A bevy of new studies and tools have emerged in recent months that measure the return on investment of business travel and meetings with cold, hard numbers instead of anecdotes. Once viewed as more of an art form, calculating ROI as detailed in the studies and schemas has become more of a science.
After analyzing 13 years' worth of economic data and surveying 300 corporate executives and 500 business travelers, all as part of an emergency study funded by the United States Travel Association and Destination & Travel Foundation, Oxford Economics said every dollar invested in business travel produces $12.50 in revenue and $3.80 in profits.
Eliminating business travel would cut 17 percent of profits within the first year for the average U.S. business, researchers found. "It would take more than three years for profits to recover," the study stated.
The National Business Travel Association, American Express Business Travel and IHS Global Insight analyzed a decade's worth of data to identify travel spending and profit-generation trends. For 2008, business travel as a percentage of material costs and services was 2.3 percent, or 5.18 percent of profits, that study found. Collectively, associations have invested hundreds of thousands of dollars in research to justify travel and meetings as business tools.
To justify the ROI of specific meetings, events, incentives or engagements, organizations have begun to employ new consulting firms or tools.
Adopting methodology developed by the ROI Institute, Catalyst Performance Group president Todd Hanson is calculating the returns of sales meetings, conferences and trade shows.
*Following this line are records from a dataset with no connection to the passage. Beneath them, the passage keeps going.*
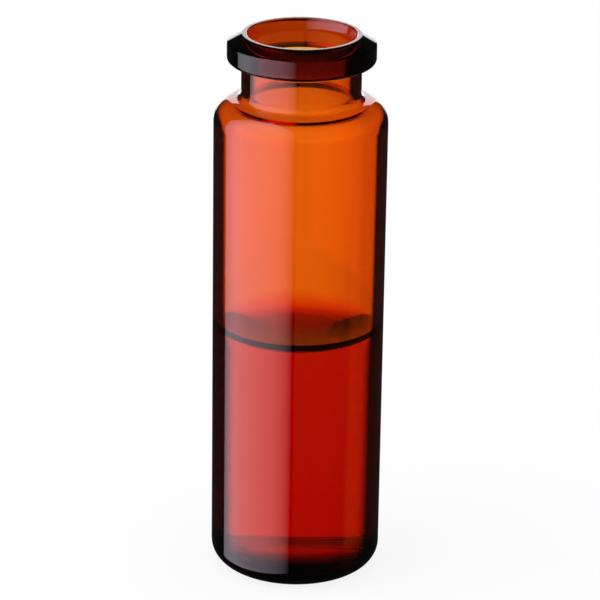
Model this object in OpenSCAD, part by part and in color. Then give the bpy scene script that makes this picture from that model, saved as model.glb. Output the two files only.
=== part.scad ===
// Amber glass sample vial with a crimp rim, standing open and part full of liquid.
// The glass is one wall, formed from tube: its whole section is one outline, which runs under the
// foot, up the outside, over the rim and down the inside, and is turned about Z.
// The liquid is turned from an outline that shares the inside of the base. The origin is the centre
// of the foot, and +Z points to the mouth.

/* [Body] */
// Height of the vial from the foot to the top of the rim
vial_h = 75; // [60:0.5:95]
// Outside diameter of the straight body
body_d = 23; // [21:0.5:28]
// Thickness of the wall in the body, the shoulder and the neck
wall_t = 1.2; // [1:0.05:1.4]

/* [Rim] */
// Outside diameter of the crimp rim
rim_d = 19.6; // [18.6:0.1:20.6]
// Height of the rim's straight side with its lower rounding
rim_side_h = 2.5; // [1.8:0.1:3.2]
// Drop of the bevel from the flat sealing ring to the side
rim_bevel_h = 1.15; // [0.6:0.05:1.6]
// Width of the flat sealing ring around the mouth
rim_flat_w = 0.6; // [0.4:0.1:0.9]
// Radius of the mouth's fire-polished inner edge
mouth_edge_r = 0.25; // [0.1:0.05:0.6]
// Widening of the bore's radius where it flares to the mouth
mouth_flare_w = 0.5; // [0.2:0.1:0.8]
// Height of the flare, down from the top of the rim
mouth_flare_h = 1.4; // [0.8:0.1:2.4]
// Radius of the bend from the straight bore to the flare
mouth_flare_r = 2; // [1:0.1:3]
// Radius of the bevel's two edges
bevel_edge_r = 0.3; // [0.1:0.05:0.5]
// Radius of the rim's lower outer edge
rim_under_r = 0.65; // [0.3:0.05:0.9]
// Slope of the rim's underside towards the neck, in degrees
rim_under_slope = 14; // [8:1:20]

/* [Neck and shoulder] */
// Outside diameter of the neck
neck_d = 15.8; // [15:0.1:16.4]
// Length of the neck between the rim's underside and the shoulder
neck_h = 4.5; // [3.5:0.1:8]
// Fillet between the neck and the rim's underside
rim_root_r = 0.3; // [0.1:0.05:0.5]
// Fillet between the neck and the shoulder, on the outside
neck_root_r = 0.9; // [0.4:0.1:0.9]
// Radius of the shoulder's outer rounding
shoulder_r = 3.3; // [2.6:0.1:3.3]
// Slope of the shoulder's top, in degrees
shoulder_slope = 10; // [4:1:16]
// Radius between the bore and the underside of the shoulder, on the inside
inner_root_r = 2.5; // [1:0.1:3]
// Radius between the shoulder and the body, on the inside
inner_shoulder_r = 1.5; // [0.8:0.1:2.4]

/* [Base] */
// Radius of the outer rounding between the body and the foot
heel_r = 2.8; // [2:0.1:3.4]
// Radius of the inner rounding between the body and the floor
inner_heel_r = 2; // [1.4:0.1:2.8]
// Width of the flat ring that the vial stands on
foot_w = 0.5; // [0.4:0.1:1]
// Radius of the foot ring's inner edge
foot_edge_r = 1.5; // [0.5:0.1:1.6]
// Height of the dome at the middle of the underside
push_up_h = 0.4; // [0.2:0.1:1]
// Thickness of the glass floor
floor_t = 1.4; // [1:0.1:2.2]

/* [Liquid] */
// Depth of the liquid above the middle of the floor
liquid_depth = 31.2; // [10:0.2:45]
// Capillary length of the liquid, which sets how far its surface climbs the wall
capillary_length = 2.2; // [1.5:0.1:2.7]
// Angle between the liquid's surface and the wall, in degrees
contact_angle = 20; // [10:1:50]

/* [Hidden] */

// Facets in a full turn, of the part and of a corner's rounding.
$fn = 64;
rounding_fn = 28;

// Straight pieces along the meniscus, and the surface's slope where they begin, in degrees.
meniscus_steps = 8;
meniscus_first_slope = 2.3;

// Straight pieces along the dome under the vial, and along the floor above it.
dome_steps = 5;

// Radii of the walls.
body_r = body_d / 2;
neck_r = neck_d / 2;
rim_r = rim_d / 2;
cavity_r = body_r - wall_t;
bore_r = neck_r - wall_t;
mouth_r = bore_r + mouth_flare_w;
sealing_r = mouth_r + rim_flat_w;

// Heights where the straight edges of the outside meet, from the top down.
bevel_z = vial_h - rim_bevel_h;
rim_under_z = bevel_z - rim_side_h;
rim_root_z = rim_under_z - (rim_r - neck_r) * tan(rim_under_slope);
neck_root_z = rim_root_z - neck_h;
shoulder_z = neck_root_z - (body_r - neck_r) * tan(shoulder_slope);

// The underside is a shallow dome within the foot ring, and the floor is the same dome, higher up.
foot_r = body_r - heel_r - foot_w;
floor_z = push_up_h + floor_t;

// The surface is level in the middle and steepest where it meets the glass.
level_z = floor_z + liquid_depth;
wall_slope = 90 - contact_angle;

// Height of the inside of the shoulder at radius r, one wall below the outside.
function inside_shoulder_z(r) =
    shoulder_z + (body_r - r) * tan(shoulder_slope) - wall_t / cos(shoulder_slope);

// Height of the dome at radius r, and its corners from the middle outwards, up to the last one
// before the given edge.
function dome_z(r) = push_up_h * (1 - (r / foot_r) ^ 2);
function dome(edge_r, lift) = [
    for (k = [0 : dome_steps - 1])
        let (r = edge_r * k / dome_steps)
        [r, dome_z(r) + lift, 0]
];
function reversed(corners) = [for (i = [len(corners) - 1 : -1 : 0]) corners[i]];

// A liquid that wets a wall stands in this curve: where its surface slopes by s, it is
// 2 sin(s / 2) capillary lengths above the level surface. This function is the distance along the
// level surface, also in capillary lengths, and grows towards the middle.
function meniscus_run(slope) = -ln(tan(slope / 4)) - 2 * cos(slope / 2);

// The corner of the surface where it has the given slope.
function meniscus_corner(slope) = [
    cavity_r - capillary_length * (meniscus_run(slope) - meniscus_run(wall_slope)),
    level_z + 2 * capillary_length * sin(slope / 2),
    0
];

// Each corner is [radius from the axis, height, rounding], in order round the section.
underside = concat(dome(foot_r, 0), [
    [foot_r, 0, foot_edge_r],
    [body_r, 0, heel_r]
]);
outside = [
    [body_r, shoulder_z, shoulder_r],
    [neck_r, neck_root_z, neck_root_r],
    [neck_r, rim_root_z, rim_root_r],
    [rim_r, rim_under_z, rim_under_r],
    [rim_r, bevel_z, bevel_edge_r],
    [sealing_r, vial_h, bevel_edge_r],
    [mouth_r, vial_h, mouth_edge_r]
];
inside = [
    [bore_r, vial_h - mouth_flare_h, mouth_flare_r],
    [bore_r, inside_shoulder_z(bore_r), inner_root_r],
    [cavity_r, inside_shoulder_z(cavity_r), inner_shoulder_r]
];
floor_inside = concat(dome(cavity_r - inner_heel_r, floor_t), [
    [cavity_r, dome_z(cavity_r) + floor_t, inner_heel_r]
]);
meniscus = [
    for (k = [meniscus_steps : -1 : 0])
        meniscus_corner(meniscus_first_slope + (wall_slope - meniscus_first_slope) * k / meniscus_steps)
];

function unit(v) = v / norm(v);
function point(corner) = [corner.x, corner.y];
function towards(from, to) = unit(point(to) - point(from));

// Half of the angle between the two edges that meet at a corner.
function half_angle(before, at, after) = acos(towards(at, before) * towards(at, after)) / 2;

// Length that a corner's rounding takes from each of its two edges.
function reach(before, at, after) = at[2] / tan(half_angle(before, at, after));

// Where a corner's rounding leaves the edge to its neighbour.
function tangent_point(before, at, after, neighbour) =
    point(at) + towards(at, neighbour) * reach(before, at, after);

// Length of the edge that ends at corner i.
function edge(corners, i) = norm(point(corners[i]) - point(corners[i - 1]));

// The corners, with a rounding made smaller where it would run into the next one on their edge.
function fitted(corners) =
    let (last = len(corners) - 1)
    let (reaches = [for (i = [0 : last])
        i == 0 || i == last ? 0 : reach(corners[i - 1], corners[i], corners[i + 1])])
    let (room = [for (i = [1 : last]) 0.99 * edge(corners, i) / (reaches[i - 1] + reaches[i])])
    [for (i = [0 : last]) reaches[i] == 0
        ? corners[i]
        : [corners[i].x, corners[i].y, corners[i][2] * min(1, room[i - 1], room[i])]];

// Positive where an outline drawn anticlockwise bulges at the corner, negative where it turns in.
function bulge(before, at, after) = cross(point(at) - point(before), point(after) - point(at));

// The piece of a corner's circle that lies between the arc and its chord.
module arc_piece(before, at, after) {
    start = tangent_point(before, at, after, before);
    end = tangent_point(before, at, after, after);
    outwards = unit(point(at) - (start + end) / 2);
    centre = point(at) - outwards * at[2] / sin(half_angle(before, at, after));
    intersection() {
        translate(centre) circle(at[2], $fn = rounding_fn);
        polygon([start, start + outwards * at[2], end + outwards * at[2], end]);
    }
}

// A closed outline through the corners, anticlockwise, each rounded by its own radius: a polygon that
// takes each arc's chord, with the arcs' pieces added where it bulges and cut where it turns in.
module rounded_outline(sharp_corners) {
    corners = fitted(sharp_corners);
    last = len(corners) - 1;
    rounded = [for (i = [1 : last - 1]) if (corners[i][2] > 0) i];
    chords = [for (i = [0 : last]) each corners[i][2] > 0
        ? [for (k = [-1, 1]) tangent_point(corners[i - 1], corners[i], corners[i + 1], corners[i + k])]
        : [point(corners[i])]];
    module arc_pieces(side) {
        for (i = rounded)
            if (side * bulge(corners[i - 1], corners[i], corners[i + 1]) > 0)
                arc_piece(corners[i - 1], corners[i], corners[i + 1]);
    }
    difference() {
        union() {
            polygon(chords);
            arc_pieces(1);
        }
        arc_pieces(-1);
    }
}

module vial() {
    color("saddlebrown", 0.6)
        rotate_extrude()
            rounded_outline(concat(underside, outside, inside, reversed(floor_inside)));
}

module sample_liquid() {
    color("firebrick")
        rotate_extrude()
            rounded_outline(concat(floor_inside, meniscus, [[0, level_z, 0]]));
}

vial();
sample_liquid();
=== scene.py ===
# Glass sample vial: an open amber glass vial with a crimp rim, part filled with a clear red sample.
# The vial stands on a pale floor in a studio with one large soft panel at its left.
import math

import bpy
import numpy as np
from mathutils import Matrix, Vector


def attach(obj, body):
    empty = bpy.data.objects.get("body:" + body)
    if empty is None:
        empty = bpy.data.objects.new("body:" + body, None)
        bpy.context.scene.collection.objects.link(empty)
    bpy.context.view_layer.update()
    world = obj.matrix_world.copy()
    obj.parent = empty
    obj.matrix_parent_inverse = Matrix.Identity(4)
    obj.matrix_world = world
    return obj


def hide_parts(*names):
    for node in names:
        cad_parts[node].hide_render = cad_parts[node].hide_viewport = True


MM = 0.001  # one millimetre, in metres

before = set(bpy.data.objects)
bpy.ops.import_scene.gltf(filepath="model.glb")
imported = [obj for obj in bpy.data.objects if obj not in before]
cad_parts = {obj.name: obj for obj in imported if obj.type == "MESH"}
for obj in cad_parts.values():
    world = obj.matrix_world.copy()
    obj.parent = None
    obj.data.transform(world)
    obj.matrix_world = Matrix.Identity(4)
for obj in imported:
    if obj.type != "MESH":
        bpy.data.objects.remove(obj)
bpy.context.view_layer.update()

# ---------------------------------------------------------------------------------------------
# Vial. One piece of amber borosilicate glass, formed from drawn tube: the foot is closed and
# pushed up in the flame, and the shoulder, neck and crimp rim are rolled in while it is soft.
# ---------------------------------------------------------------------------------------------
vial_h = 75.0 * MM
body_r = 11.5 * MM
neck_r = 7.9 * MM
rim_r = 9.8 * MM
wall = 1.2 * MM
cavity_r = body_r - wall
bore_r = neck_r - wall

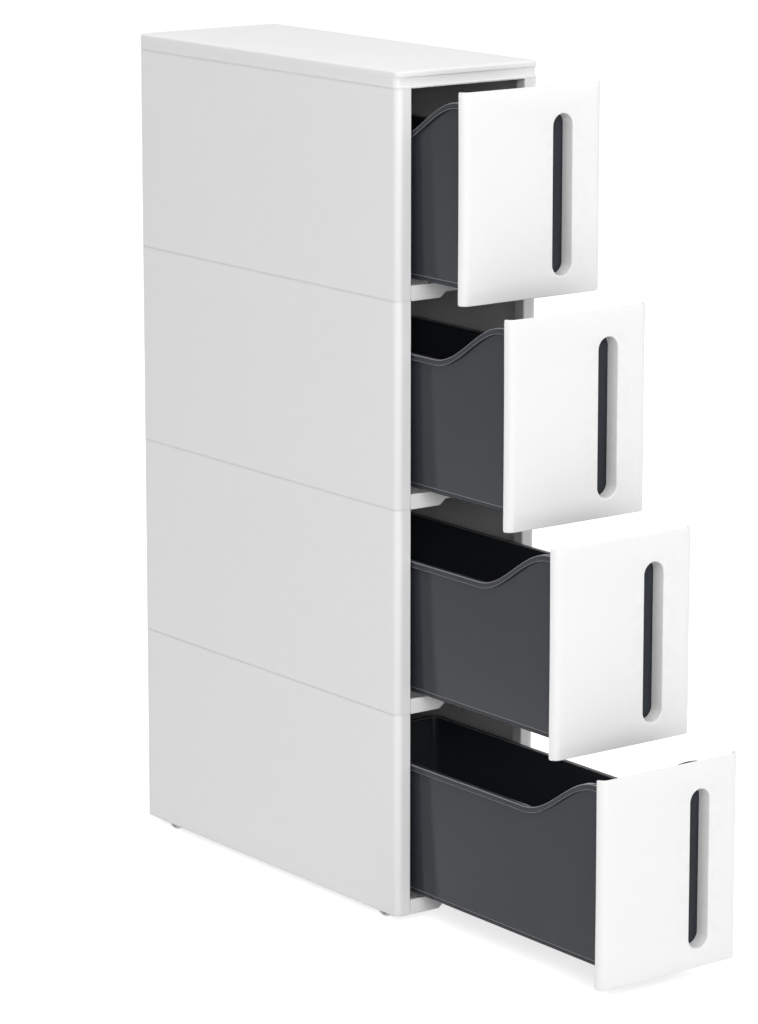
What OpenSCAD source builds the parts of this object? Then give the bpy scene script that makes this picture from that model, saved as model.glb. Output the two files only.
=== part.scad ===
// Slim rolling storage tower: four stacked tiers, each with one drawer, a flat top cover and four
// wheels let into the base. The cabinet is white polypropylene, the drawer bins are dark grey.
// Origin: on the floor, under the middle of the whole tower with its drawers as far out as
// they are drawn here. X runs across, -Y is the front, +Z is up. All sizes are in millimetres.

/* [Cabinet] */
// Width over the two side panels
cabinet_w = 172; // [160:1:200]
// Depth from the front posts to the back edge
cabinet_d = 445; // [430:1:500]
// Height of one tier, from seam to seam
tier_h = 205; // [195:1:230]
// Thickness of the side panels, the rails and the cover's walls
wall = 2.6; // [2:0.1:3]
// Outer radius of the upright corners
corner_r = 7; // [6:0.5:10]
// Width of each front post
post_w = 17; // [15:0.5:19]
// Depth of each front post's inner return
post_d = 13; // [10:0.5:15]
// Outer radius of each post's inner edge
post_edge_r = 1.5; // [1:0.1:2.2]
// Width of the lip at each back corner
back_lip_w = 16; // [14:0.5:20]
// Thickness of the back panels
back_t = 2; // [1.5:0.1:3]
// Width of the ledge inside each side panel's top edge
ledge_w = 5; // [4:0.5:7]
// Thickness of that ledge
ledge_t = 2.2; // [1.5:0.1:3]
// Depth of the shadow line at each seam
seam_depth = 0.5; // [0.3:0.1:0.8]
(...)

"ROI has been improperly used to mean everything from the results of smiley-face surveys to anecdotal references about contacts made and more. But today that doesn't fly. ROI is actually a financial term and is calculated by dividing net benefit by total costs times 100," Hanson said at the Motivation Show this fall in Chicago. The problem is, he added, "not everything has an easily measurable ROI."[PULL_1]
Applying ROI Institute methodology, Hanson helps clients "isolate the effects of a program" using five types of measures. The most basic are measurements of "reaction and perceived value" from participants. Level two measures the learning of knowledge, skills or contacts gained. Level three determines the "use of information, knowledge, skills and contacts," or the application of the learnings. Level four evaluates the impact and consequences or the "changes in business impact variables linked to a meeting." Level five measures the actual return on investment as tools are designed to capture the monetary benefits of the meeting and compare them to the fully loaded costs. Typically, the returns are calculated over several months, and Hanson guides participants on how to isolate all the costs, as well as all the benefits from the application of skills learned. Only the most expensive, elaborate or strategic meetings should be measured to level five, he noted, but all should be evaluated to level three.
Hanson helped Clark National Inc. quantify the financial returns of its annual distributor sales representative meeting last year. The economic downturn prompted Clark's CEO to suggest that the frequency of the three-day event for 60 distributors be reduced to once every 18 months or 24 months. Instead, Clark sales and marketing vice president Mike Sengstock enlisted Hanson to complete a level-five ROI impact study of the 2008 "Clark University" event. Using online and smartphone-enabled surveys, Hanson asked sales reps about the knowledge gained from the event and asked them to tabulate sales to new and existing accounts as a result of that knowledge. Hanson then calculated that the training resulted in increased profits with new and existing accounts of more than $1 million a year and delivered ROI of more than 337 percent on the "fully loaded meeting cost of $242,488." Among the intangible benefits of the ROI study, Hanson said, 70 percent of the content for the 2009 meeting was identified in survey results.
"Education and training is often the first thing cut in tough economic times. This study helped us to quantify the value of education and training in our business environment so we can justify the investment and reap long-term benefits for our company," Sengstock stated in a case study.
"The reason we're talking so much about results measurement," Hanson said, "is that the lack of ability to show value in many regards really caused us to lose the battle over whether travel is a business tool or boondoggle. In many cases, people are spending too little time on results measurement."
Recent focus on "accountability and transparency" demand that meeting owners "bulletproof their meetings and events," Hanson said.